117. In this morning’s session Grandi supported his own proposals for complete suppression of “all aggressive weapons” (a document number 106 was circulated last night which is being mailed immediately).83 In his conception this includes tanks, mobile guns above 100 millimeters, capital ships, aircraft carriers, submarines, bombing, aviation and gas. He analyzed Tardieu’s speech of yesterday much to its detriment pointing out in a devastating way its lack of logic. He expressed the greatest sympathy for the American proposals and said that he could adopt them although he hoped we could go still further along the lines of his proposals.

Brazil84 gave enthusiastic support to our proposal mentioning that the great navies were already under severe restriction and that at the time when the principal armies had reached the same point of [Page 89] restriction a great step in advance in security would have been achieved. (You may wish to mention our appreciation to the Brazilian Ambassador).

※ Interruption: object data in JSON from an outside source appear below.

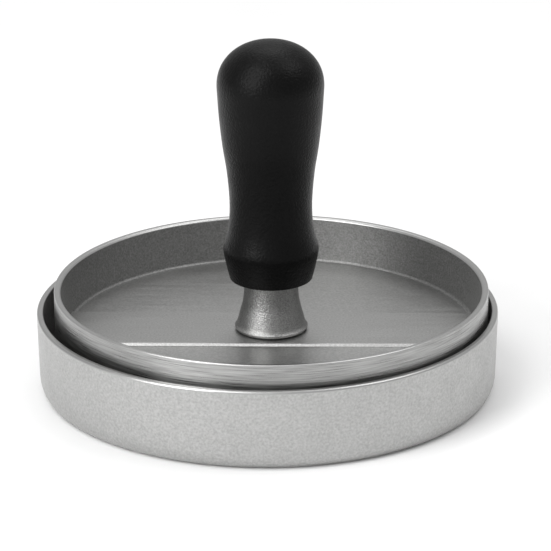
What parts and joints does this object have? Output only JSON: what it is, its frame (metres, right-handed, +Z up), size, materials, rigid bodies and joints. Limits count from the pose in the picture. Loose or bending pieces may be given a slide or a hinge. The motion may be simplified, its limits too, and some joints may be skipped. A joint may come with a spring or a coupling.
{
  "type": "patty press",
  "caption": "Round hand press for burger patties: a cup-shaped plate on a club-shaped grip drops into a low round tray.",
  "frame": {"origin": "centre of the tray's footprint, on the surface that the tray rests on", "axes": "+Z up along the tray's axis and the press's travel; +X along the bridge across the press plate, towards the side where the seated plate lies closest to the tray's wall; +Y away from the viewer"},
  "size_m": [0.12, 0.12, 0.0934],
  "materials": {
    "tray_casting": "cast, bead-blasted to a fine satin grain",
    "plate_turned": "cast, with turned outside wall and milled floor",
    "pedestal_casting": "as cast, fine pebbled skin",
    "grip_moulding": "black moulded phenolic, fine orange-peel grain",
    "insert_brass": "turned and knurled",
    "screw_stainless": "cold-headed stainless, bright"
  },
  "bodies": {
    "tray": {"tray": "tray_casting"},
    "press": {"press_plate": "plate_turned", "pedestal": "pedestal_casting", "grip": "grip_moulding", "grip_insert": "insert_brass", "clamp_screw": "screw_stainless"}
  },
  "joints": [
    {"name": "press_lift", "type": "slide", "parent": "tray", "child": "press", "axis": [0, 0, 1], "range_m": [0, 0.06]}
  ]
}
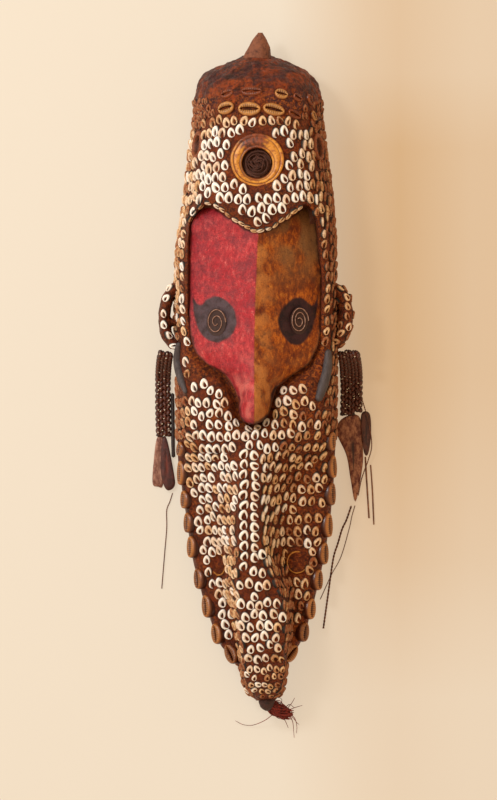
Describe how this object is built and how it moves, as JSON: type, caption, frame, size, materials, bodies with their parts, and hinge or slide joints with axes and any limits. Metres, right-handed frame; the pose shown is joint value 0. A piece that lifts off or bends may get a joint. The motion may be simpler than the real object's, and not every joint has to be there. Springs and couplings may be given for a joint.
{
  "type": "carved shell-covered mask",
  "caption": "Long carved wooden mask with a beak nose, red and ochre face, coil eyes, shell-set paste covering, cowrie edge and braided pendants.",
  "frame": {"origin": "centre of the bounding box in plan, at the level of the back rim, which lies on the floor", "axes": "+Z out of the mask's front, +Y towards the crown, +X to the right as the face is looked at"},
  "size_m": [0.2062, 0.6352, 0.113],
  "materials": {
    "carved_wood": "matt earth paint, red on the left half and ochre brown on the right",
    "dark_paste": "matt dark brown paste of clay and nut, set with small shells",
    "cone_shell": "smooth ochre-stained shell",
    "coil_strip": "dry dark strip",
    "eye_strip": "dry pinkish brown strip",
    "tusk_grey": "matt dark grey",
    "cowrie_shell": "glossy shell stained ochre",
    "red_fibre": "dry fibre dyed red",
    "plant_fibre": "dark plaited plant fibre",
    "pod_skin": "dry seed pod skin"
  },
  "bodies": {
    "root": {"wooden_mask": "carved_wood", "paste_covering": "dark_paste", "ear_left": "dark_paste", "ear_right": "dark_paste", "forehead_shell_disc": "cone_shell", "forehead_coil": "coil_strip", "temple_ring_left": "coil_strip", "temple_ring_right": "coil_strip", "snout_ring_left": "cone_shell", "snout_ring_right": "cone_shell", "eye_coil_left": "eye_strip", "eye_coil_right": "eye_strip", "tusk_left": "tusk_grey", "tusk_right": "tusk_grey", "chin_tuft": "red_fibre", "brow_cowrie_1": "cowrie_shell", "brow_cowrie_2": "cowrie_shell", "brow_cowrie_3": "cowrie_shell", "brow_cowrie_4": "cowrie_shell", "brow_cowrie_5": "cowrie_shell", "brow_cowrie_6": "cowrie_shell", "brow_cowrie_7": "cowrie_shell", "brow_cowrie_8": "cowrie_shell", "brow_cowrie_9": "cowrie_shell", "brow_cowrie_10": "cowrie_shell", "edge_cowrie_left_1": "cowrie_shell", "edge_cowrie_left_2": "cowrie_shell", "edge_cowrie_left_3": "cowrie_shell", "edge_cowrie_left_4": "cowrie_shell", "edge_cowrie_left_5": "cowrie_shell", "edge_cowrie_left_6": "cowrie_shell", "edge_cowrie_left_7": "cowrie_shell", "edge_cowrie_left_8": "cowrie_shell", "edge_cowrie_left_9": "cowrie_shell", "edge_cowrie_right_1": "cowrie_shell", "edge_cowrie_right_2": "cowrie_shell", "edge_cowrie_right_3": "cowrie_shell", "edge_cowrie_right_4": "cowrie_shell", "edge_cowrie_right_5": "cowrie_shell", "edge_cowrie_right_6": "cowrie_shell", "edge_cowrie_right_7": "cowrie_shell", "edge_cowrie_right_8": "cowrie_shell", "edge_cowrie_right_9": "cowrie_shell", "braid_left_outer": "plant_fibre", "braid_left_inner": "plant_fibre", "braid_right_inner": "plant_fibre", "braid_right_middle": "plant_fibre", "braid_right_outer": "plant_fibre", "strap_left": "plant_fibre", "string_left": "plant_fibre", "string_right_loop": "plant_fibre", "string_right_long": "plant_fibre", "string_right_thin": "plant_fibre", "stick_right_inner": "plant_fibre", "stick_right_outer": "plant_fibre", "pod_left_light": "pod_skin", "pod_left_dark": "pod_skin", "pod_right_mottled": "pod_skin", "pod_right_dark": "pod_skin"}
  },
  "joints": []
}
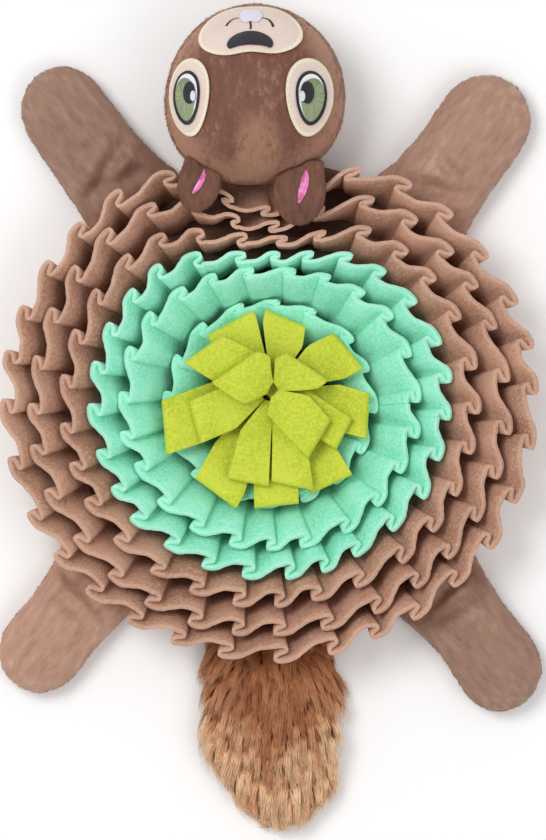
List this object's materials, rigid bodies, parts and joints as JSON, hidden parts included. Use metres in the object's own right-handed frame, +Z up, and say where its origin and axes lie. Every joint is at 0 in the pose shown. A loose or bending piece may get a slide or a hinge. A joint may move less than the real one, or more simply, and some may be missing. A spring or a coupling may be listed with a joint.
{
  "type": "dog snuffle toy",
  "caption": "Flat plush squirrel with a round back of pleated fleece ruffles and a looped rosette, for hiding treats that a dog sniffs out.",
  "frame": {"origin": "centre of the round mat's flat underside", "axes": "+Z up, away from the floor; +Y from the mat's middle towards the head, -Y towards the tail; +X to the right seen from above"},
  "size_m": [0.3133, 0.4768, 0.087],
  "materials": {
    "brown_fleece": "matte brushed fleece",
    "mint_fleece": "matte brushed fleece",
    "lime_fleece": "matte brushed fleece",
    "plush": "short pile, soft sheen",
    "dark_plush": "short pile, matte",
    "fur": "long pile fur",
    "cream_felt": "matte short felt",
    "green_thread": "satin stitch",
    "black_thread": "satin stitch",
    "white_thread": "satin stitch",
    "pink_satin": "smooth satin"
  },
  "bodies": {
    "root": {"base": "dark_plush", "ruffle_brown_outer": "brown_fleece", "ruffle_brown_middle": "brown_fleece", "ruffle_brown_inner": "brown_fleece", "ruffle_mint_outer": "mint_fleece", "ruffle_mint_middle": "mint_fleece", "ruffle_mint_inner": "mint_fleece", "rosette_knot": "lime_fleece", "rosette_loop_1": "lime_fleece", "rosette_loop_2": "lime_fleece", "rosette_loop_3": "lime_fleece", "rosette_loop_4": "lime_fleece", "rosette_loop_5": "lime_fleece", "rosette_loop_6": "lime_fleece", "rosette_loop_7": "lime_fleece", "rosette_loop_8": "lime_fleece", "rosette_loop_9": "lime_fleece", "rosette_loop_10": "lime_fleece", "rosette_loop_11": "lime_fleece", "rosette_loop_12": "lime_fleece", "rosette_loop_13": "lime_fleece", "rosette_loop_14": "lime_fleece", "rosette_loop_15": "lime_fleece", "rosette_loop_16": "lime_fleece", "limb_front_left": "plush", "limb_front_right": "plush", "limb_back_left": "plush", "limb_back_right": "plush", "head": "plush", "eye_patch_left": "cream_felt", "eye_patch_right": "cream_felt", "eye_iris_left": "green_thread", "eye_iris_right": "green_thread", "eye_pupil_left": "black_thread", "eye_pupil_right": "black_thread", "muzzle_patch": "cream_felt", "nose": "black_thread", "teeth": "white_thread", "ear_left": "plush", "ear_left_lining": "pink_satin", "ear_right": "plush", "ear_right_lining": "pink_satin", "tail": "fur"}
  },
  "joints": []
}
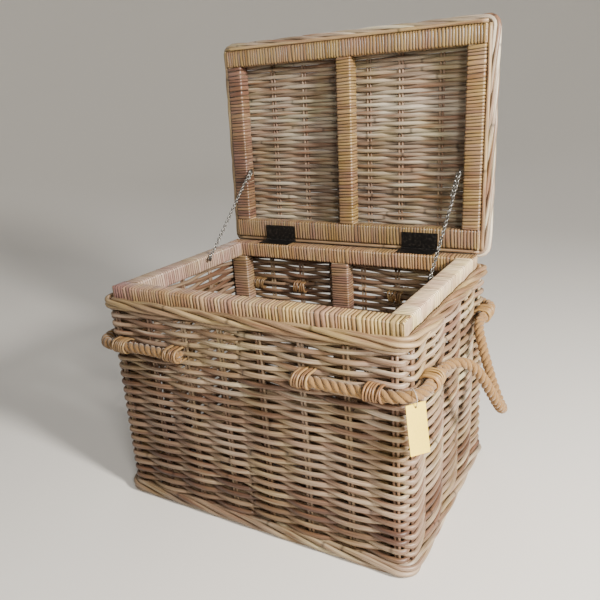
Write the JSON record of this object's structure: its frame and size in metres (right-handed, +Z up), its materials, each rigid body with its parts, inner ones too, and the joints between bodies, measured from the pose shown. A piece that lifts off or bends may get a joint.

Tevfik Rüstü, Turkey, argued in favor of his plan for a continuing reduction in forces tending to eventual equality. He gave support to the American proposal and hoped it would be brought out of the Bureau in such form that it could be dealt with effectively.

Cosio, Uruguay, surprised us by making a fervid plea for a League of Nations force along the lines of the French proposal. He dismissed the American plan with a word of faint praise.

Khan Alâ, Persia, urged the internationalization of the manufacture of arms as tending towards equality between the producing and non-producing countries.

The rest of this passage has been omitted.